Monday 9 November 2009

Light and Dark

This is the last photo from my walk that I'll be publishing for now. I thought the contrast between the darkness of the foreground and the sunlit scene of the reservoir beyond was striking. It can obviously be taken as a metaphorical image of someone looking out from a world of darkness, depression or imprisonment to an unattainable world of enlightenment, happiness or freedom beyond. Not that that's my frame of mind I should add!

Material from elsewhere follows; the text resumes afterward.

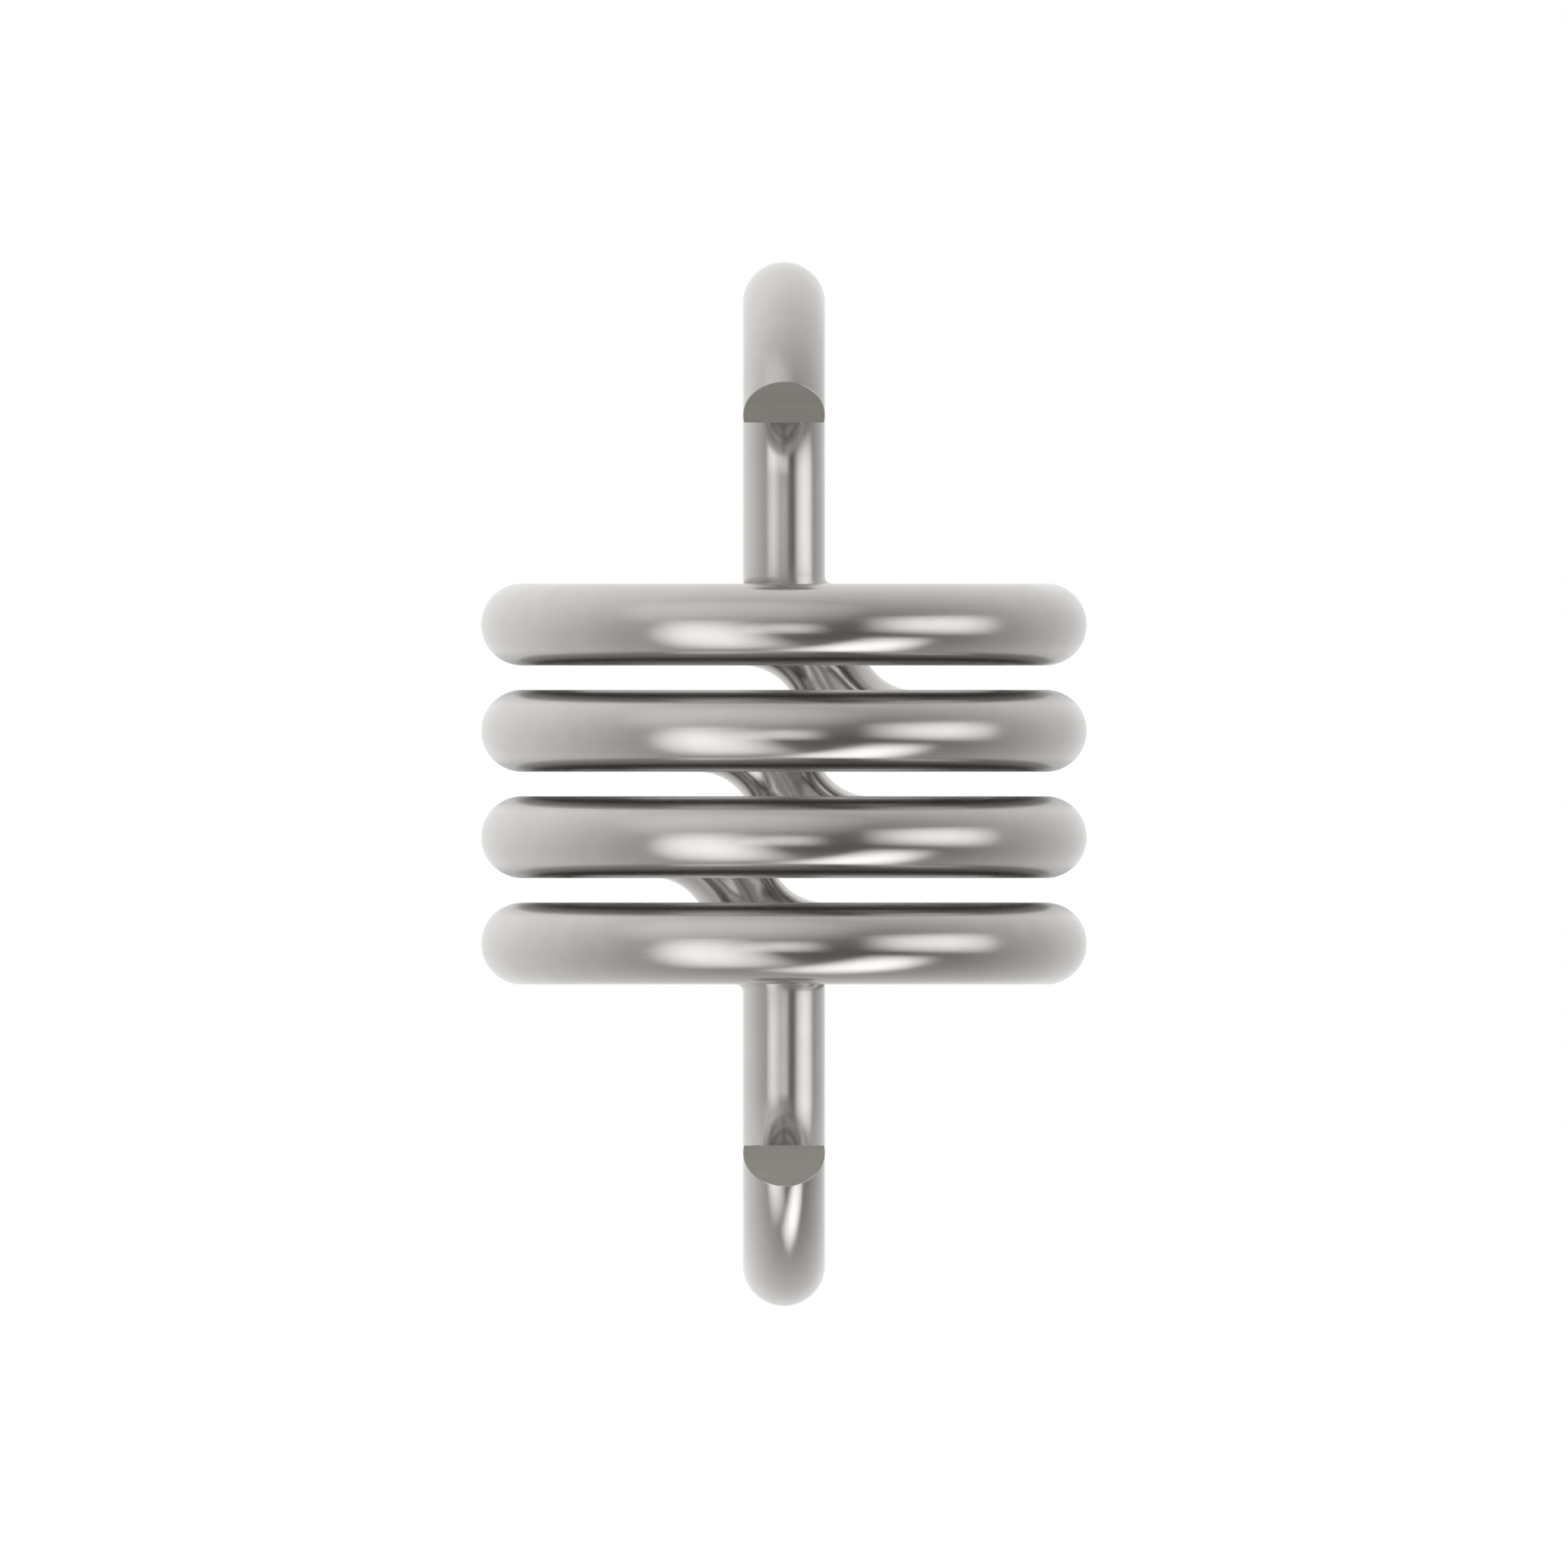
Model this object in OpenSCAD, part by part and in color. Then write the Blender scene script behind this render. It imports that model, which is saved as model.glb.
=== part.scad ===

I've been reading the book The Age of Wonder by Richard Holmes about science at the end of the 18th century when Joseph Banks, William Herschel and Humphrey Davy were active, and also The Lunar Men by Jenny Uglow, about the group that included Erasmus Darwin, Joseph Priestley, James Watt and others. Both reproduce paintings by Joseph Wright. I saw these, by chance, when I was in Derby a year or so ago and happened to pass time by visiting the City Museum, which has a whole room devoted to his paintings. Holmes writes that "Wright became a dramatic painter of experimental and laboratory scenes ... The calm, glowing light of reason is surrounded by the intense, psychological chiaroscuro associated with Georges de la Tour." I'm not sure that I entirely go along with this interpretation, but Wright's treatment of light is certainly striking.